Typically, the “things to improve list” is longer than the “we did great” list. That’s good. It’s a sign of a team that recognizes its weaknesses and wants to improve.
The final step is voting. Each team member gets to vote on her top three (or four, or two — whatever seems doable) items that need improvement. The three that get the most votes are the ones that the team will work on during the next sprint. Sometimes these require external help, and when that’s the case the team needs to assign a member to seek it out.
Bad Retrospective Smells
A subset of “bad scrum smells” is that whiff of an ineffective ceremony at the end of each sprint. Here’s what we mean:
- The team raises the same “what went wrong” items sprint after sprint. This team is going through the motions of the retrospective, but not actually focused on continuous improvement. They’re not trying to fix the top problems. They should include tasks in their planning that touch on the items to improve. For example, if they’re failing to comply with some part of their definition of done, put a “confirm DoD” task on every item in every sprint until it becomes habit.
- Many of the “needs improvement” items are external. A team that blames others for their problems is not taking ownership of their work and their process. Items like “The requirements were bad,” “system engineering didn’t keep our build machines up,” “the SME wasn’t available enough,” are all legitimate issues that a team might face, but in their retrospective they should be stating them as challenges that they need to solve. They could be stated as “We need to focus more on pre-sprint backlog refinement,” “we need to check the build machines every evening and get a ticket in to system engineering the moment we see a problem,” “we need to make some standing appointments with the SME rather than calling her ad hoc and not reaching her.”
- Some team members “pass” on every round. If one or more members aren’t offering observations about problems, something – or someone — is suppressing them. It can be difficult to identify the root cause of non-participation in the retrospective. Whatever it is, this team is destined to never achieve high performance, so intervention is critical.
- Is the moderator neutral? Does the moderator (or scribe if it’s a separate role) edit the team members’ contributions, or write them down as stated? It’s okay for the moderator to ask “do you mean the same as what Joe said a minute ago?” and if the answer is “oh yeah, he did say it,” then no need to duplicate. But if the answer is “no, I meant…” and the team member provides differentiation, write it down. It is never okay for the moderator or scribe to say “I don’t agree with you” and not write down the team member’s contribution.
- Is a manager in the room?

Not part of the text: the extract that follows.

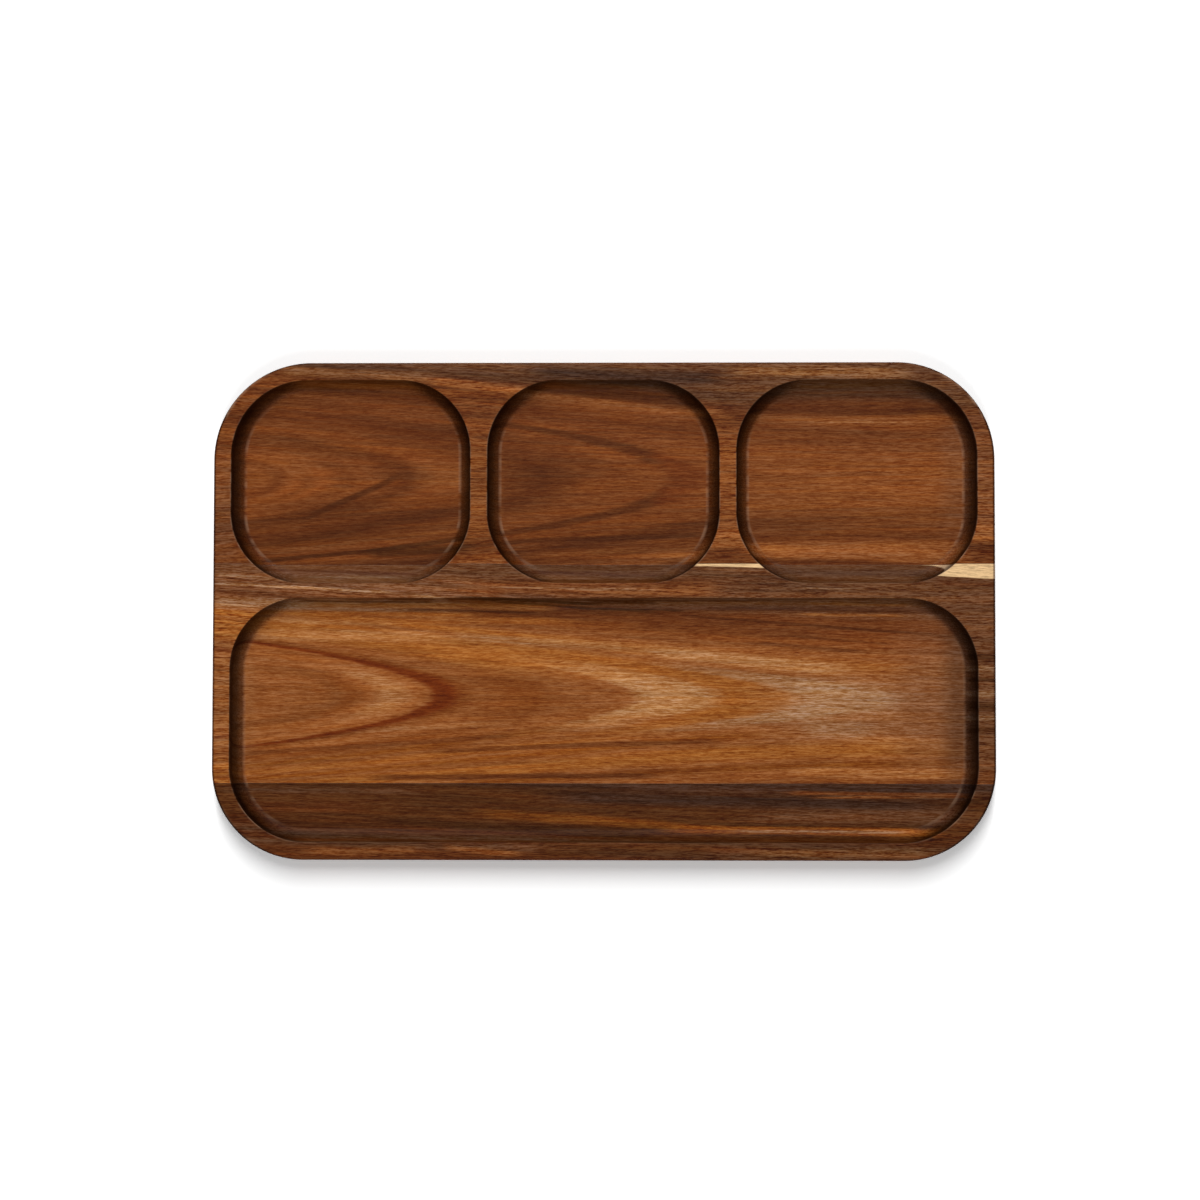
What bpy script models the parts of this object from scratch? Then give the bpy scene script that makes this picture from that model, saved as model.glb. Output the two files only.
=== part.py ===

This is a peer review. Reduce attendance to just team members. Some agilests consider the product owner part of the team. The product owner passes judgment on the team’s work, so he’s not a member of the team. If the team has concerns about their relationship with the product owner, they need space in the retrospective to expose and discuss them. Leave it to them to invite the PO in, or not.
- Is someone a bully? Is there a team member with strong opinions who manages to dominate even though the moderator tries to run a balanced meeting? If this happens repeatedly, other team members will give up and stop participating. If you see this, it may be necessary to address the behavioral problem through the person’s manager.
The results of the retrospective including all items raised (good and bad), and the top three items to improve, need to be documented where the team can see them. At Streamline our developers live in TFS, so that’s where we capture them. Each retrospective is documented in a work item assigned to the sprint. All team retrospectives are visible to everyone, and they’re immediately accessible without having to leave the development tool.
We don’t package them into the next sprint so that the team can plan tasks for the items to improve. But that might be an effective way of helping teams remember to act on them. We’ll report back here if we take that step.